In a country were people come together from so many different places, interfaith marriages are an inevitable result, regardless of family or community pressures against it.

Bob Brashear, pastor of the West-Park Presbyterian Church in New York City, is a minister who has performed 100 or more interfaith marriages. Rev. Brashear visits The Early Show along with Sheila Gordon, director of the Interfaith Community in New York City to offer interfaith families some tips to bring the holidays with cheer.

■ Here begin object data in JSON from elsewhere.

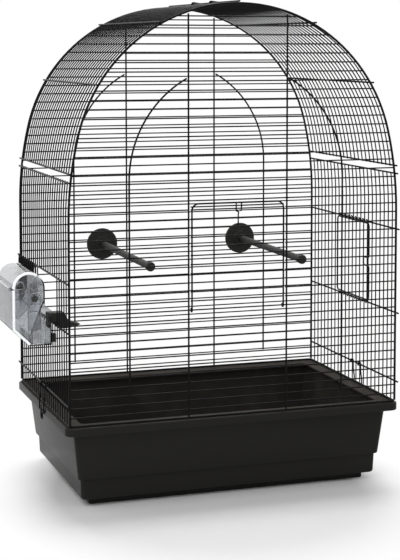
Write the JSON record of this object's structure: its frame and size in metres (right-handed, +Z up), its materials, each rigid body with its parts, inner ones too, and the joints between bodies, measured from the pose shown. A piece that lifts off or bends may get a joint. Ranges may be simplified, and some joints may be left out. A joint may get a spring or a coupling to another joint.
{
  "type": "bird cage",
  "caption": "Arched wire bird cage on a deep black tray, with a front door, sliding side doors, perches and an outside feeder.",
  "frame": {"origin": "middle of the tray's flat underside, on the floor", "axes": "+Z up, +Y towards the back wall that carries the perches, +X to the right seen from the front"},
  "size_m": [0.5775, 0.3429, 0.7239],
  "materials": {
    "black_wire": "satin black coated wire",
    "tray_plastic": "glossy black moulding",
    "black_plastic": "matte black moulding",
    "clear_plastic": "clear moulding",
    "pin_steel": "plain steel pin"
  },
  "bodies": {
    "tray": {"tray": "tray_plastic"},
    "cage": {"bottom_frame": "black_wire", "front_edge_wire": "black_wire", "back_edge_wire": "black_wire", "front_bars": "black_wire", "back_bars": "black_wire", "front_uprights": "black_wire", "back_uprights": "black_wire", "front_arches": "black_wire", "back_arches": "black_wire", "left_side_wires": "black_wire", "right_side_wires": "black_wire", "roof_wires": "black_wire", "left_rails": "black_wire", "right_rails": "black_wire", "roof_rails": "black_wire", "perch_rod_left": "black_plastic", "perch_rod_right": "black_plastic", "perch_flange_left": "black_plastic", "perch_flange_right": "black_plastic"},
    "front_door": {"front_door_frame": "black_wire", "front_door_bars": "black_wire", "latch_staples": "black_wire"},
    "front_latch": {"front_door_latch": "black_wire"},
    "right_door": {"right_door_frame": "black_wire", "right_door_wires": "black_wire"},
    "left_door": {"left_door_frame": "black_wire", "left_door_wires": "black_wire"},
    "feeder": {"feeder_housing": "clear_plastic", "feeder_lid_pin": "pin_steel", "feeder_divider": "clear_plastic", "feeder_baffles": "clear_plastic", "feeder_perch": "black_plastic", "feeder_clips": "black_plastic"},
    "feeder_lid": {"feeder_lid": "clear_plastic"},
    "nut_left": {"perch_nut_left": "black_plastic"},
    "nut_right": {"perch_nut_right": "black_plastic"},
    "latch_left": {"tray_latch_left": "black_wire"},
    "latch_right": {"tray_latch_right": "black_wire"},
    "carrying_loop": {"carrying_loop": "black_wire"}
  },
  "joints": [
    {"name": "cage_lift", "type": "slide", "parent": "tray", "child": "cage", "axis": [0, 0, 1], "range_m": [0, 0.12]},
    {"name": "front_door_hinge", "type": "hinge", "parent": "cage", "child": "front_door", "pos_m": [0, -0.16055, 0.2792], "axis": [1, 0, 0], "range_deg": [0, 110]},
    {"name": "front_latch_slide", "type": "slide", "parent": "front_door", "child": "front_latch", "axis": [0, 0, 1], "range_m": [0, 0.006]},
    {"name": "right_door_slide", "type": "slide", "parent": "cage", "child": "right_door", "axis": [0, 1, 0], "range_m": [0, 0.095]},
    {"name": "left_door_slide", "type": "slide", "parent": "cage", "child": "left_door", "axis": [0, -1, 0], "range_m": [0, 0.095]},
    {"name": "feeder_lift", "type": "slide", "parent": "cage", "child": "feeder", "axis": [0, 0, 1], "range_m": [0, 0.01]},
    {"name": "feeder_lid_hinge", "type": "hinge", "parent": "feeder", "child": "feeder_lid", "pos_m": [-0.31645, 0, 0.3095], "axis": [0, -1, 0], "range_deg": [0, 100]},
    {"name": "nut_left_turn", "type": "hinge", "parent": "cage", "child": "nut_left", "pos_m": [-0.118, 0, 0.33815], "axis": [0, 1, 0], "continuous": true},
    {"name": "nut_right_turn", "type": "hinge", "parent": "cage", "child": "nut_right", "pos_m": [0.118, 0, 0.33815], "axis": [0, 1, 0], "continuous": true},
    {"name": "tray_latch_left_hinge", "type": "hinge", "parent": "cage", "child": "latch_left", "pos_m": [-0.25305, 0, 0.153], "axis": [0, 1, 0], "range_deg": [0, 60]},
    {"name": "tray_latch_right_hinge", "type": "hinge", "parent": "cage", "child": "latch_right", "pos_m": [0.25305, 0, 0.153], "axis": [0, -1, 0], "range_deg": [0, 60]},
    {"name": "carrying_loop_hinge", "type": "hinge", "parent": "cage", "child": "carrying_loop", "pos_m": [0, 0, 0.72005], "axis": [0, -1, 0], "range_deg": [0, 95]}
  ]
}
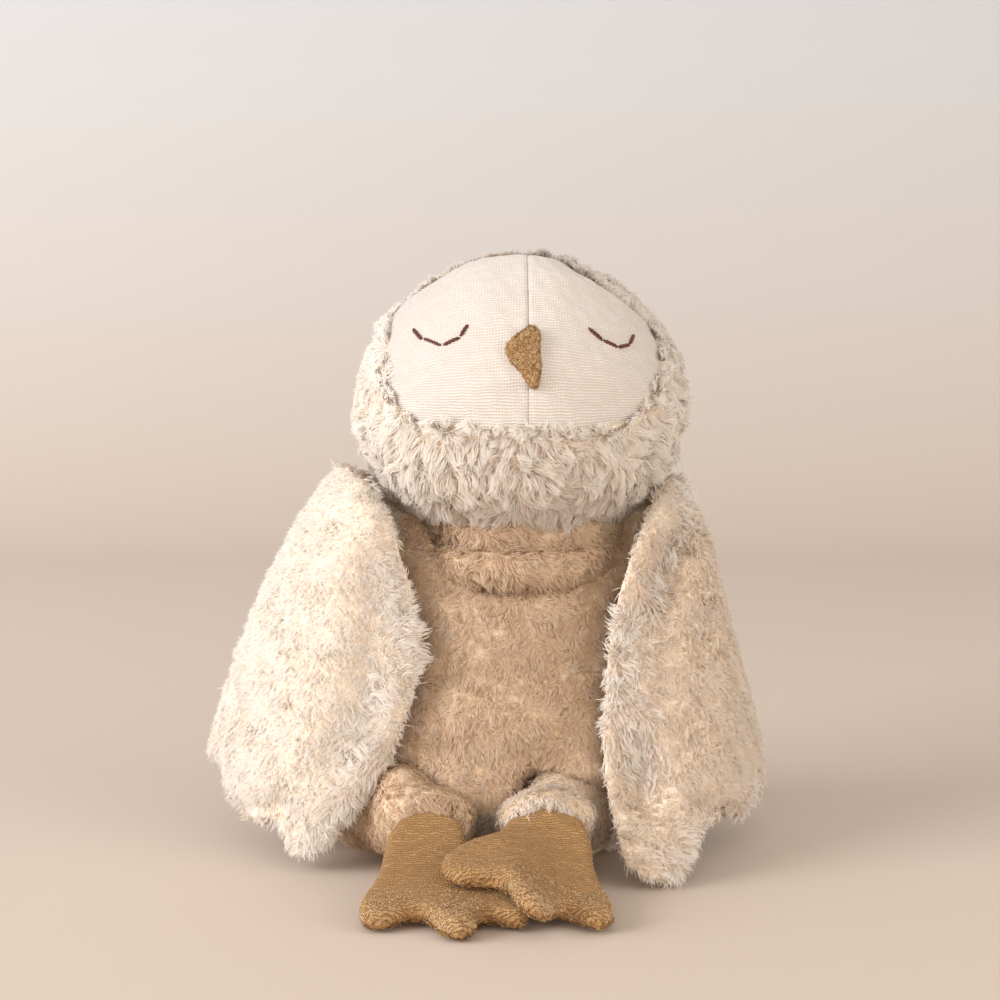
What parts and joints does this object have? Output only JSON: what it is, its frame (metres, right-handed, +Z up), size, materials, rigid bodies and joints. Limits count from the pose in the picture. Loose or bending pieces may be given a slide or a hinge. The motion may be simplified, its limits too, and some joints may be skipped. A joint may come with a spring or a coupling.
{
  "type": "plush owl",
  "caption": "Sitting plush owl: a sleeping velour face and padded beak in a furry head that turns and nods, wings that lift, short legs and flat terry feet, over a bean-weighted body.",
  "frame": {"origin": "middle of the flat seat that the owl sits on", "axes": "+Z up, the face looks along -Y, the owl's own right wing is on -X"},
  "size_m": [0.2412, 0.2041, 0.2425],
  "materials": {
    "plush": "long matted cream pile, about 9 mm",
    "velour": "cream knitted velour with fine ribs 1.2 mm apart",
    "terry": "ochre looped terry cloth",
    "thread": "dark brown embroidery thread",
    "fibre": "white polyester filling",
    "cotton": "undyed cotton bag of plastic beans"
  },
  "bodies": {
    "body": {"body_front_panel": "plush", "body_back_panel": "plush", "body_base_panel": "plush", "body_stuffing": "fibre", "bean_pouch": "cotton"},
    "neck": {"neck_roll": "plush"},
    "head": {"head_fur_hood": "plush", "head_stuffing": "fibre", "face_panel_left": "velour", "face_panel_right": "velour", "beak": "terry", "eye_stitch_left": "thread", "eye_stitch_right": "thread"},
    "wing_left": {"wing_left_plush": "plush", "wing_left_lining": "plush"},
    "wing_right": {"wing_right_plush": "plush", "wing_right_lining": "plush"},
    "leg_left": {"leg_left_fur": "plush", "leg_left_stuffing": "fibre"},
    "leg_right": {"leg_right_fur": "plush", "leg_right_stuffing": "fibre"},
    "foot_left": {"foot_left_upper": "terry", "foot_left_sole": "terry"},
    "foot_right": {"foot_right_upper": "terry", "foot_right_sole": "terry"}
  },
  "joints": [
    {"name": "neck_turn", "type": "hinge", "parent": "body", "child": "neck", "pos_m": [0.008, 0, 0.1105], "axis": [0, 0, 1], "range_deg": [-40, 40]},
    {"name": "head_nod", "type": "hinge", "parent": "neck", "child": "head", "pos_m": [0.008, 0, 0.183], "axis": [1, 0, 0], "range_deg": [-20, 20]},
    {"name": "wing_left_lift", "type": "hinge", "parent": "body", "child": "wing_left", "pos_m": [-0.06311, 0.006, 0.14592], "axis": [0, 1, 0], "range_deg": [0, 50]},
    {"name": "wing_right_lift", "type": "hinge", "parent": "body", "child": "wing_right", "pos_m": [0.07093, 0.006, 0.14387], "axis": [0, -1, 0], "range_deg": [0, 50]},
    {"name": "leg_left_swing", "type": "hinge", "parent": "body", "child": "leg_left", "pos_m": [-0.05, -0.0285, 0.0212], "axis": [-1, 0, 0], "range_deg": [-30, 0]},
    {"name": "leg_right_swing", "type": "hinge", "parent": "body", "child": "leg_right", "pos_m": [0.032, -0.0285, 0.0212], "axis": [-1, 0, 0], "range_deg": [0, 15]},
    {"name": "foot_left_flap", "type": "hinge", "parent": "leg_left", "child": "foot_left", "pos_m": [-0.0265, -0.0825, 0.0277], "axis": [-1, 0, 0], "range_deg": [-20, 0]},
    {"name": "foot_right_flap", "type": "hinge", "parent": "leg_right", "child": "foot_right", "pos_m": [0.0165, -0.0825, 0.0277], "axis": [-1, 0, 0], "range_deg": [0, 35]}
  ]
}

As a Christian man married to a Jewish woman, here are a few lessons he has learned:

  • There is no rulebook, no manual; each family's situation is unique and must find its own way.
  • It is impossible to answer every question before you get married; even when you think you have, once you are married, something will come up you hadn't thought of. Marriage is not having all the answers; it's making a commitment to find the answers together.
  • Any decisions made before marriage go out the window when real children arrive and begin to grow.
  • Even when one partner has converted, new life experiences, such as the birth of a child or death of a parent, will bring unexpected feelings, yearnings from deep inside.
  • There will always be surprises. Interfaith marriage forces both partners to become clearer as to where they stand with regards to their own faith. The more secure one is in one's own faith, the less threatening the practices of the other are. When daily and weekly patterns are established, when the faith "rhythm" of the home is established, the seemingly difficult holiday issues take care of themselves.
  • How we handle the holidays relates directly to how we handle our day-in, day-out lives. If we take care of our spiritual lives in "ordinary time," the holidays are seen in a context and become easier.
  • We work in concentric circles: first, how we understand our needs as individuals; second, who we are as a family; third, how we relate to our broader families; finally, the broader community, including our congregations,neighbors, etc.